The Avodah program, run by Jewish Vocational Service, was a valuable addition to the community. Funding came from the Jewish Community Endowment Fund and the Bureau of Jewish Education's Teen Initiative Project.

Running six weeks through last Friday, the program exposed young people to the value of working in the Jewish community and infused the community with young talent and fresh ideas.

Avodah interns worked on critical legislative issues, developed programs for Jews in the former Soviet Union and planned a community service for Yom HaShoah.

The project, to its credit, recognizes and cultivates leadership potential early, at a formative time in young people's lives — a time when Jewish identity is taking shape.

Avodah is modeled after JVS' successful Kohn Summer Intern Program, which gives college students the chance to spend their summers working at various Jewish agencies.

That program has been integral to the Jewish community for years, assisting organizations and showing young people a broad rubric encompassing opportunities for fund-raising, creativity and activism.

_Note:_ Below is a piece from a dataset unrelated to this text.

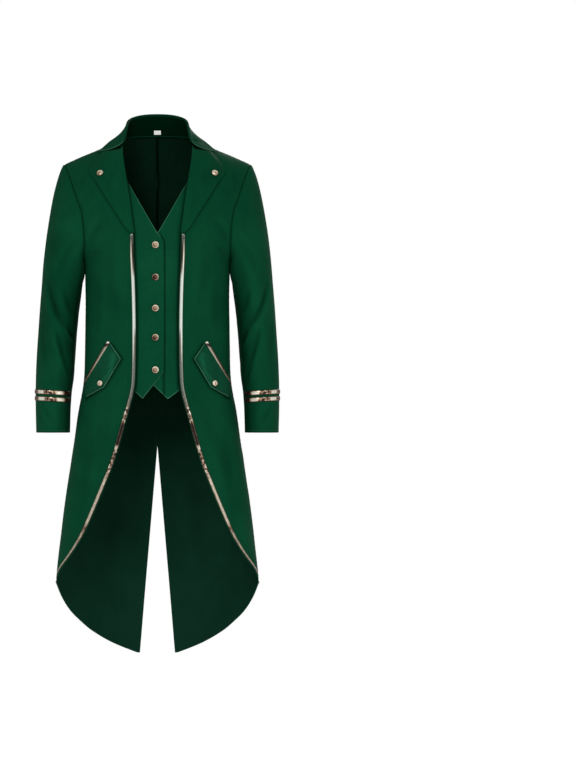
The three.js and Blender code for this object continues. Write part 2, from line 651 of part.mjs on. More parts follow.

Avodah's coordinator plans to enact a series of programs through JVS to involve more teens in the Jewish community during the school year. Indeed, why limit the teens' involvement to the summer months?

Some interns say they hope their experience in the Jewish community will not be their last. We share that hope.

When young people get involved in the community and are passionate about what goes on in it, we all come out winners.